Your laptop, mobile phone or camera can still be seized at the U.S border without suspicion of wrongdoing, but new guidelines require border protection and customs to take a maximum of 5 and 30 days each to complete searches.
The updated rules also make agents better inform you about what's going on. It's worth noting the searches are not standard practice: the DHS says that U.S. Customs and Border Protection (CBP) has dealt with over 220 million travelers over the last 10 months, but only 1000 laptops were searched in that time.
I guess I'm OK with them searching laptops at the border (in principle), but it's ridiculous if they don't need to suspect anything to do so. Especially when innocent folks can have the tool they use to make a living snatched away for 30 days.
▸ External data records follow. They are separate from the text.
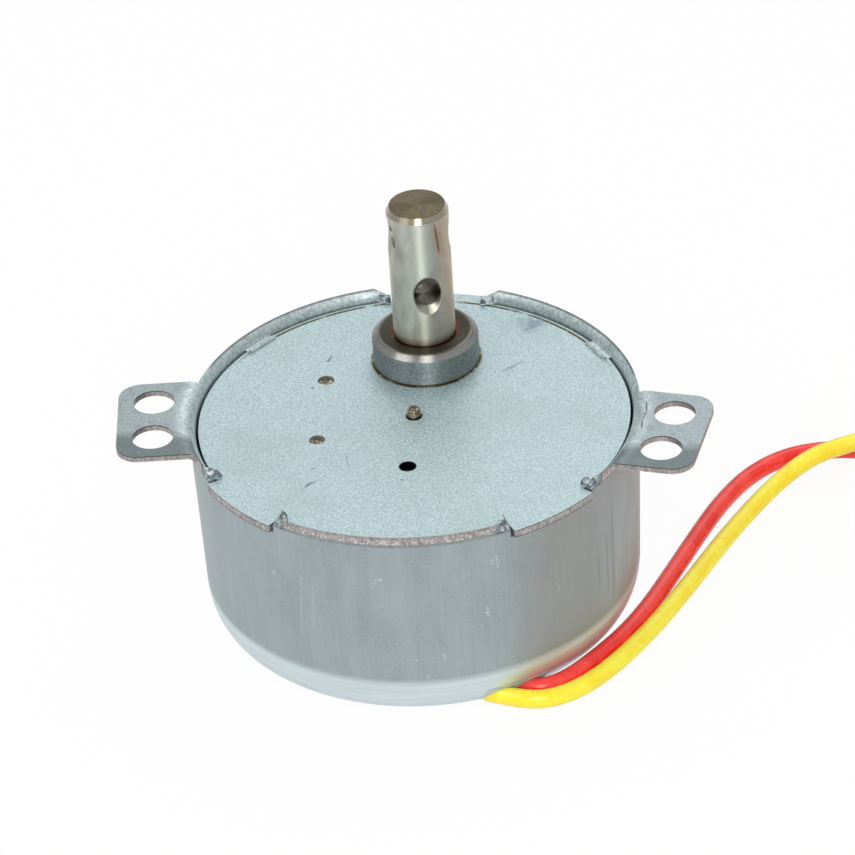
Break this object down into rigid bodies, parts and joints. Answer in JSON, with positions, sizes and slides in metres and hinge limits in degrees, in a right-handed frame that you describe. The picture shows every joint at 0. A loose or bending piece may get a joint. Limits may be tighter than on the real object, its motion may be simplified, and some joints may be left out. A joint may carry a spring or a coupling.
{
  "type": "geared synchronous motor",
  "caption": "Small round synchronous motor with a built-in reduction gear, an offset output shaft with two cross holes, two drilled ears and two insulated leads.",
  "frame": {"origin": "centre of the cup's flat bottom face", "axes": "+Z along the output shaft, +X across the two ears, +Y from the cup's axis towards the output shaft"},
  "size_m": [0.1044, 0.0834, 0.0437],
  "materials": {
    "galvanised_cup": "zinc-plated drawn steel, satin, with fine vertical draw marks and scuffs",
    "galvanised_plate": "galvanised sheet, pale blue-grey, finely speckled",
    "sintered_bush": "oil-soaked sintered bearing metal, grey-brown",
    "shaft_steel": "ground and plated steel shaft",
    "pin_steel": "polished steel pins",
    "pole_steel": "plain stamped pole steel",
    "bobbin_nylon": "natural moulded nylon",
    "magnet_wire": "enamelled copper wire, wound in layers",
    "tape_film": "yellow polyester winding tape",
    "tinned_pin": "tinned brass terminal pins",
    "ferrite": "sintered ferrite magnet",
    "gear_nylon": "moulded white nylon",
    "gear_brass": "stamped brass gear wheel",
    "pinion_steel": "cut steel pinion",
    "washer_steel": "plated steel washers",
    "bush_plastic": "moulded insulating plastic",
    "red_pvc": "glossy red PVC insulation",
    "yellow_pvc": "glossy yellow PVC insulation"
  },
  "bodies": {
    "housing": {"housing_cup": "galvanised_cup", "cover_plate": "galvanised_plate", "output_bushing": "sintered_bush", "lower_pole_ring": "pole_steel", "upper_pole_ring": "pole_steel", "coil_bobbin": "bobbin_nylon", "coil_winding": "magnet_wire", "coil_tape": "tape_film", "terminal_pins": "tinned_pin", "gear_plate": "pole_steel", "rotor_pin": "pin_steel", "first_arbor": "pin_steel", "second_arbor": "pin_steel", "third_arbor": "pin_steel", "thrust_washers": "washer_steel", "lead_bush": "bush_plastic", "red_lead": "red_pvc", "yellow_lead": "yellow_pvc", "red_coil": "red_pvc", "yellow_coil": "yellow_pvc"},
    "rotor": {"rotor_magnet": "ferrite", "rotor_hub": "gear_nylon"},
    "first_stage": {"first_gear": "gear_nylon"},
    "second_stage": {"second_wheel": "gear_brass", "second_pinion": "pinion_steel"},
    "third_stage": {"third_wheel": "gear_brass", "third_pinion": "pinion_steel"},
    "output": {"output_wheel": "gear_brass", "output_shaft": "shaft_steel", "output_washer": "washer_steel"}
  },
  "joints": [
    {"name": "output_spin", "type": "hinge", "parent": "housing", "child": "output", "pos_m": [0, 0.0118, 0.018], "axis": [0, 0, 1], "continuous": true},
    {"name": "third_stage_spin", "type": "hinge", "parent": "housing", "child": "third_stage", "pos_m": [-0.01077, 0.0067, 0.018], "axis": [0, 0, 1], "continuous": true},
    {"name": "second_stage_spin", "type": "hinge", "parent": "housing", "child": "second_stage", "pos_m": [-0.01015, -0.00512, 0.018], "axis": [0, 0, 1], "continuous": true},
    {"name": "first_stage_spin", "type": "hinge", "parent": "housing", "child": "first_stage", "pos_m": [0.00047, -0.00983, 0.018], "axis": [0, 0, 1], "continuous": true},
    {"name": "rotor_spin", "type": "hinge", "parent": "housing", "child": "rotor", "pos_m": [0, 0, 0.018], "axis": [0, 0, 1], "continuous": true}
  ],
  "couplings": [
    {"joint": "third_stage_spin", "follows": "output_spin", "ratio": -3},
    {"joint": "second_stage_spin", "follows": "output_spin", "ratio": 10},
    {"joint": "first_stage_spin", "follows": "output_spin", "ratio": -33.333},
    {"joint": "rotor_spin", "follows": "output_spin", "ratio": 100}
  ]
}
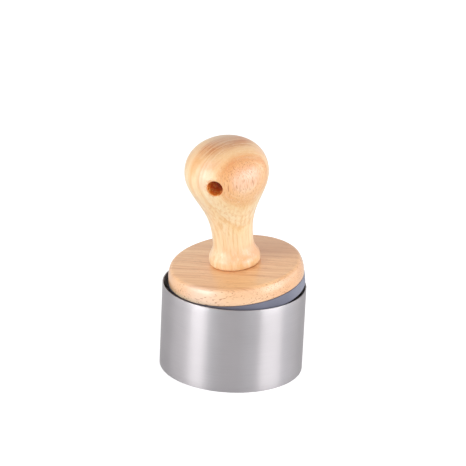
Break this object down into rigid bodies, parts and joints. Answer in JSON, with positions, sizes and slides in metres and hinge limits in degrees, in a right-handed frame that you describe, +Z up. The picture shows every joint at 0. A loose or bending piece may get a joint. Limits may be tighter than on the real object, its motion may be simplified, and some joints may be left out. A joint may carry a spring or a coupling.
{
  "type": "cookie stamp",
  "caption": "Round cookie stamp: a turned wooden knob handle on a wooden disc with a patterned silicone die, leaning in a thin steel cutter ring.",
  "frame": {"origin": "centre of the cutter ring's bottom edge, on the surface that the ring stands on", "axes": "+Z up along the ring's axis; -Y is the side that the hanging bore's visible mouth opens to; the stamp leans towards -X and -Y"},
  "size_m": [0.063, 0.063, 0.1059],
  "materials": {
    "ring_steel": "satin stainless steel, brushed round the ring",
    "handle_wood": "pale close-grained wood, satin lacquer",
    "disc_wood": "pale wood with fine straight grain, satin lacquer",
    "screw_steel": "zinc-plated steel",
    "silicone": "matt blue-grey silicone"
  },
  "bodies": {
    "cutter": {"cutter_ring": "ring_steel"},
    "stamp": {"handle": "handle_wood", "stamp_disc": "disc_wood", "handle_screw": "screw_steel", "silicone_die": "silicone"}
  },
  "joints": [
    {"name": "stamp_slide", "type": "slide", "parent": "cutter", "child": "stamp", "axis": [0, 0, 1], "range_m": [-0.0305, 0.04]}
  ]
}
Supposedly it's the terrorism and kiddy porn stuff they're after. I hope so, because personally, I gotta have my Divx movie rips on long haul flights.
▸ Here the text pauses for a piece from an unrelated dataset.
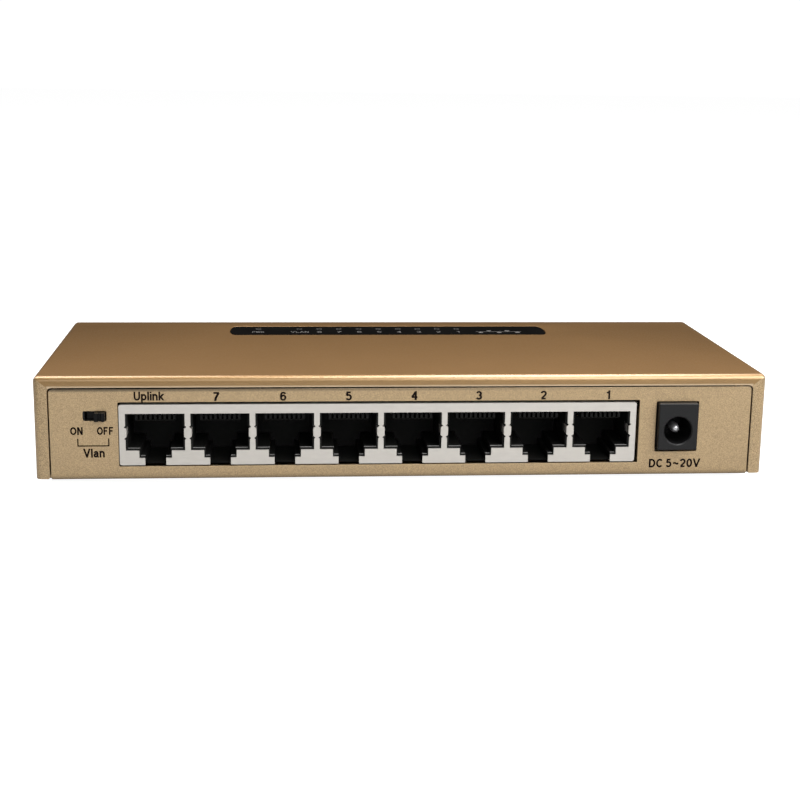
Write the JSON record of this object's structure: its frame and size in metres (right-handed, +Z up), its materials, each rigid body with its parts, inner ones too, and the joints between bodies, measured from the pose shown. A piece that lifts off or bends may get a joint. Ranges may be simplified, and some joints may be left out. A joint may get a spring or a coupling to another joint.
{
  "type": "desktop network switch",
  "caption": "Low rectangular steel box with a row of modular network sockets, a barrel power inlet and a small slide switch on one long side, and a lamp window in the top.",
  "frame": {"origin": "centre of the overall box's footprint, on the plane the feet stand on", "axes": "+X to the right along the port face, -Y out of the port face, +Z up"},
  "size_m": [0.163, 0.0696, 0.025],
  "materials": {
    "gold_paint": "fine metallic gold-brown paint, satin",
    "gloss_black": "polished",
    "black_moulding": "moulded, satin",
    "rubber": "matt",
    "steel": "zinc plated",
    "tinplate": "tin plated sheet",
    "contact_gold": "gold flashed spring wire",
    "board_green": "solder mask",
    "chip_black": "moulded epoxy",
    "ferrite": "pressed ferrite",
    "aluminium": "plain",
    "lamp_lens": "clear epoxy"
  },
  "bodies": {
    "chassis": {"base_tray": "gold_paint", "board_screw_1": "steel", "board_screw_2": "steel", "board_screw_3": "steel", "board_screw_4": "steel", "board_standoff_1": "steel", "board_standoff_2": "steel", "board_standoff_3": "steel", "board_standoff_4": "steel", "chip_heatsink": "aluminium", "circuit_board": "board_green", "contact_insert_1": "contact_gold", "contact_insert_2": "contact_gold", "contact_insert_3": "contact_gold", "contact_insert_4": "contact_gold", "contact_insert_5": "contact_gold", "contact_insert_6": "contact_gold", "contact_insert_7": "contact_gold", "contact_insert_8": "contact_gold", "cover_screw_1": "steel", "cover_screw_2": "steel", "cover_screw_3": "steel", "cover_screw_4": "steel", "crystal": "steel", "dc_jack_contact": "steel", "dc_jack_housing": "black_moulding", "dc_jack_pin": "steel", "flash_chip": "chip_black", "indicator_window": "gloss_black", "input_capacitor": "aluminium", "jack_housing": "black_moulding", "jack_shield": "tinplate", "led_1": "lamp_lens", "led_10": "lamp_lens", "led_2": "lamp_lens", "led_3": "lamp_lens", "led_4": "lamp_lens", "led_5": "lamp_lens", "led_6": "lamp_lens", "led_7": "lamp_lens", "led_8": "lamp_lens", "led_9": "lamp_lens", "light_guide": "black_moulding", "output_capacitor": "aluminium", "power_inductor": "ferrite", "rubber_foot_1": "rubber", "rubber_foot_2": "rubber", "rubber_foot_3": "rubber", "rubber_foot_4": "rubber", "switch_chip": "chip_black", "top_cover": "gold_paint", "transformer_1": "chip_black", "transformer_2": "chip_black", "transformer_3": "chip_black", "transformer_4": "chip_black", "vlan_switch_base": "black_moulding", "vlan_switch_frame": "steel"},
    "vlan_slider": {"vlan_slider": "black_moulding", "vlan_switch_contact": "contact_gold"}
  },
  "joints": [
    {"name": "vlan_slide", "type": "slide", "parent": "chassis", "child": "vlan_slider", "axis": [-1, 0, 0], "range_m": [0, 0.0022]}
  ]
}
"Keeping Americans safe in an increasingly digital world depends on our ability to lawfully screen materials entering the United States," DHS Secretary Janet Napolitano said in a statement. "The new directives announced today strike the balance between respecting the civil liberties and privacy of all travelers while ensuring DHS can take the lawful actions necessary to secure our borders."
It's still a huge invasion of privacy, and thankfully The American Civil Liberties Union (ACLU) filed suit for more information on the searches earlier this week. As many do, it believes the DHS policy violates the U.S. Constitution's Fourth Amendment against unreasonable search and seizure.
What do you think? Were you one of those 1000 searched since October last year?